Конец наступил в июне 2001 года, когда «Аль-Каида» окончательно поглотила «Аль-Джихад», создав формально новую организацию под названием «Каида Аль-Джихад». Это название отражало тот факт, что египтяне все еще составляли внутреннюю группу; среди девяти членов руководящего совета неегиптян было только трое. Но все-таки эта организация принадлежала бен Ладену, а не Завахири.
Естественно, что доминирование египтян вызывало недовольство, особенно среди саудитов. Бен Ладен пытался ослабить напряженность, объяснив, что вынужден содержать так много египтян, потому что им некуда деваться, они не могут вернуться домой без риска быть арестованными.

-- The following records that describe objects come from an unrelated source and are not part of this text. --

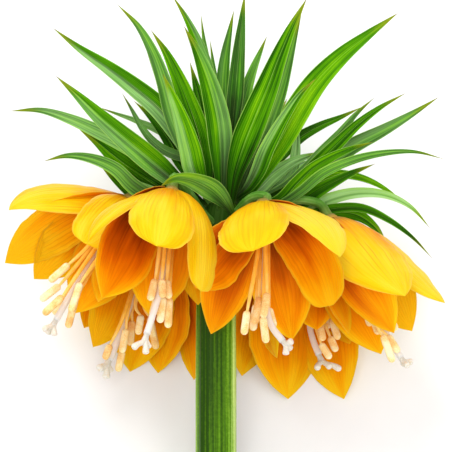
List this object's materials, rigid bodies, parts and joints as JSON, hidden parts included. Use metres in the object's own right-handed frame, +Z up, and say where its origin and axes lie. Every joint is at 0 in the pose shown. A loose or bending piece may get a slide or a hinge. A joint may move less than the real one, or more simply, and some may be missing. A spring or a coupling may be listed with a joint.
{
  "type": "crown imperial fritillary flower stem",
  "caption": "Cut flowering stem of a yellow crown imperial lying on a surface: nodding bells hang in a ring below a crown of strap-shaped leaves.",
  "frame": {"origin": "centre of the footprint on the surface the flower lies on", "axes": "+Y along the stem from its cut end towards the crown of leaves, +Z up from the surface, X across the flower head"},
  "size_m": [0.1656, 0.228, 0.1055],
  "materials": {
    "stem": "ribbed green stem, satin",
    "leaf": "thin leaf, satin, fine lengthwise veins",
    "young_leaf": "thin young leaf, satin",
    "flower_stalk": "smooth green stalk, satin",
    "petal": "thin petal, satin, fine lengthwise veins",
    "stamen": "cream, dry pollen surface",
    "pistil": "waxy off-white"
  },
  "bodies": {
    "root": {"stem": "stem", "leaf_front_01": "leaf", "leaf_front_02": "leaf", "leaf_front_03": "leaf", "leaf_front_04": "leaf", "leaf_front_05": "leaf", "leaf_front_06": "leaf", "leaf_front_07": "leaf", "leaf_front_08": "leaf", "leaf_front_09": "leaf", "leaf_front_10": "leaf", "leaf_left_01": "leaf", "leaf_left_02": "leaf", "leaf_left_03": "leaf", "leaf_left_04": "leaf", "leaf_left_05": "leaf", "leaf_left_06": "leaf", "leaf_left_07": "leaf", "leaf_right_01": "leaf", "leaf_right_02": "leaf", "leaf_right_03": "leaf", "leaf_right_04": "leaf", "leaf_right_05": "leaf", "leaf_right_06": "leaf", "leaf_right_07": "leaf", "leaf_right_08": "leaf", "leaf_right_09": "leaf", "leaf_right_10": "leaf", "leaf_right_11": "leaf", "leaf_right_12": "leaf", "leaf_right_13": "leaf", "leaf_back_01": "leaf", "leaf_back_02": "leaf", "leaf_back_03": "leaf", "leaf_back_04": "leaf", "inner_leaf_tuft": "young_leaf", "flower_1_stalk": "flower_stalk", "flower_1_petals": "petal", "flower_1_stamens": "stamen", "flower_1_pistil": "pistil", "flower_2_stalk": "flower_stalk", "flower_2_petals": "petal", "flower_2_stamens": "stamen", "flower_2_pistil": "pistil", "flower_3_stalk": "flower_stalk", "flower_3_petals": "petal", "flower_3_stamens": "stamen", "flower_3_pistil": "pistil", "flower_4_stalk": "flower_stalk", "flower_4_petals": "petal", "flower_4_stamens": "stamen", "flower_4_pistil": "pistil", "flower_5_stalk": "flower_stalk", "flower_5_petals": "petal", "flower_5_stamens": "stamen", "flower_5_pistil": "pistil", "flower_6_stalk": "flower_stalk", "flower_6_petals": "petal", "flower_6_stamens": "stamen", "flower_6_pistil": "pistil"}
  },
  "joints": []
}
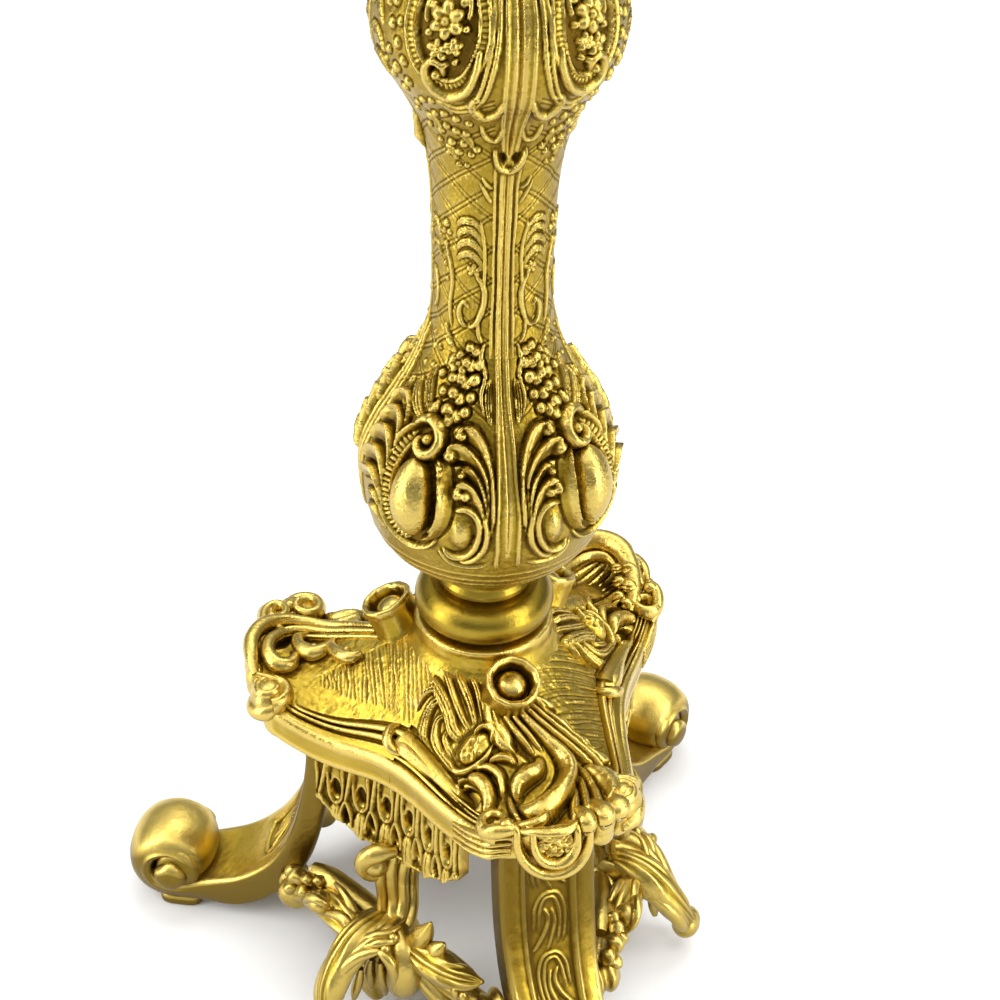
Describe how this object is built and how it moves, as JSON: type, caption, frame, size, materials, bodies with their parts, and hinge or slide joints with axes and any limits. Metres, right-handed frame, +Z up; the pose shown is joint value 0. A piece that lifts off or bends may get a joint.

Они, как и он, были людьми без отечества.
Бен Ладен обратился к Завахири и египтянам с особым заданием. Он поручил им убить Ахмада Шаха Масуда. Командир Северного Альянса представлял единственную значимую силу, которая препятствовала «Талибану» установить полное господство в Афганистане. Худой и экстравагантный Масуд был талантливым тактиком и мог соревноваться с «Талибаном» в жестокости. Теперь, когда «Талибан» и «Аль-Каида» стали союзниками, Дик Кларк и другие видели в Масуде последний шанс решить проблему бен Ладена руками самих афганцев.

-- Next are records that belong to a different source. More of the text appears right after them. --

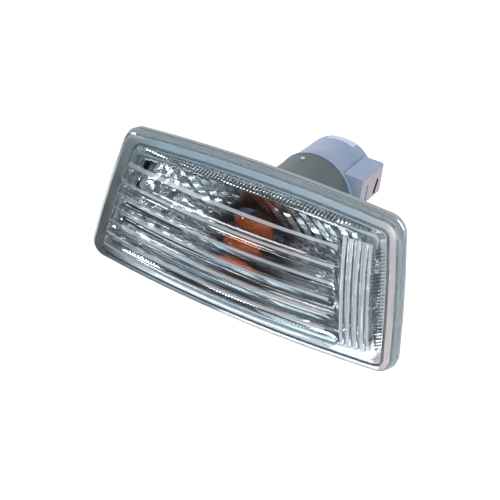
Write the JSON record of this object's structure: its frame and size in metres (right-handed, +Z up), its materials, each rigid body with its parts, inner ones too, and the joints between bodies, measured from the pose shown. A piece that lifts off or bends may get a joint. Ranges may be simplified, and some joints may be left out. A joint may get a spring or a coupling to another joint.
{
  "type": "side repeater lamp",
  "caption": "Car wing side repeater lamp: clear fluted rounded lens over a faceted reflector tray, round neck behind it with a plug-in holder and an amber wedge bulb.",
  "frame": {"origin": "on the axis of the neck, in the plane where the gasket seats on the car wing", "axes": "+X along the length to the right as seen from the front, +Y back along the neck into the car body, +Z up; the fluted front looks along -Y"},
  "size_m": [0.0916, 0.0669, 0.0461],
  "materials": {
    "clear_lens": "clear moulded acrylic",
    "bright_reflector": "vacuum metallised, facets",
    "grey_housing": "fine grained",
    "foam": "closed cell foam",
    "spring_steel": "bright",
    "amber_glass": "clear amber",
    "wire": "drawn",
    "holder_plastic": "satin",
    "seal_rubber": "smooth",
    "contact_brass": "tinned"
  },
  "bodies": {
    "root": {"lens": "clear_lens", "reflector": "bright_reflector", "housing": "grey_housing", "gasket": "foam", "retaining_spring": "spring_steel", "bulb_glass": "amber_glass", "filament": "wire", "lead_left": "wire", "lead_right": "wire", "holder": "holder_plastic", "holder_seal": "seal_rubber", "contact_left": "contact_brass", "contact_right": "contact_brass"}
  },
  "joints": []
}
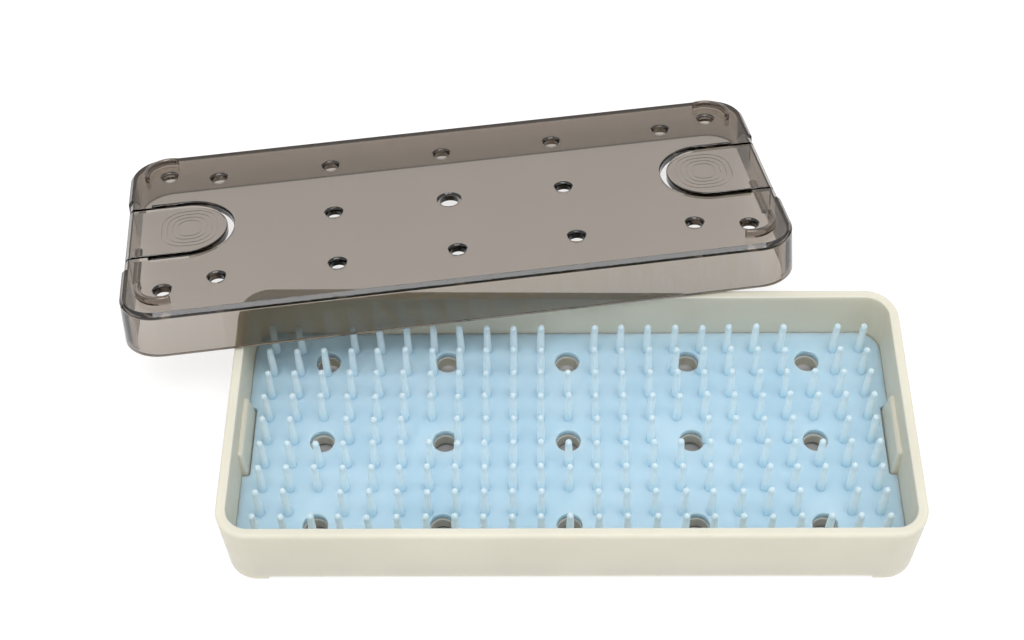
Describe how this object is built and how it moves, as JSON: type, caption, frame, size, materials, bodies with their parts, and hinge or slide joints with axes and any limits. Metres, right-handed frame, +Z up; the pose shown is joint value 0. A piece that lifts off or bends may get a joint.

Масуд был энергичным партнером. Он сам стал ревностным исламистом, его жена носила паранджу, а его войска неоднократно устраивали самую настоящую резню. Как и его соперники, он, вероятно, тоже содержал свое воинство за счет торговли опиумом. Масуд говорил на рудиментарном французском, который изучал в высшей школе в Кабуле, и был известен своей любовью к персидской поэзии, благодаря чему виделся цивилизованной альтернативой клерикальному режиму. В феврале вандалы из «Талибана» разгромили кабульский музей и принялись разрушать художественное наследие по всей стране: в марте они с помощью танков и управляемых ракет разрушили две колоссальные статуи Будды в провинции Бамиан, которые наблюдали за Шелковым путем на протяжении пятнадцати веков. На фоне падения репутации «Талибана» в глазах мировой общественности Масуд смотрелся весьма выгодно.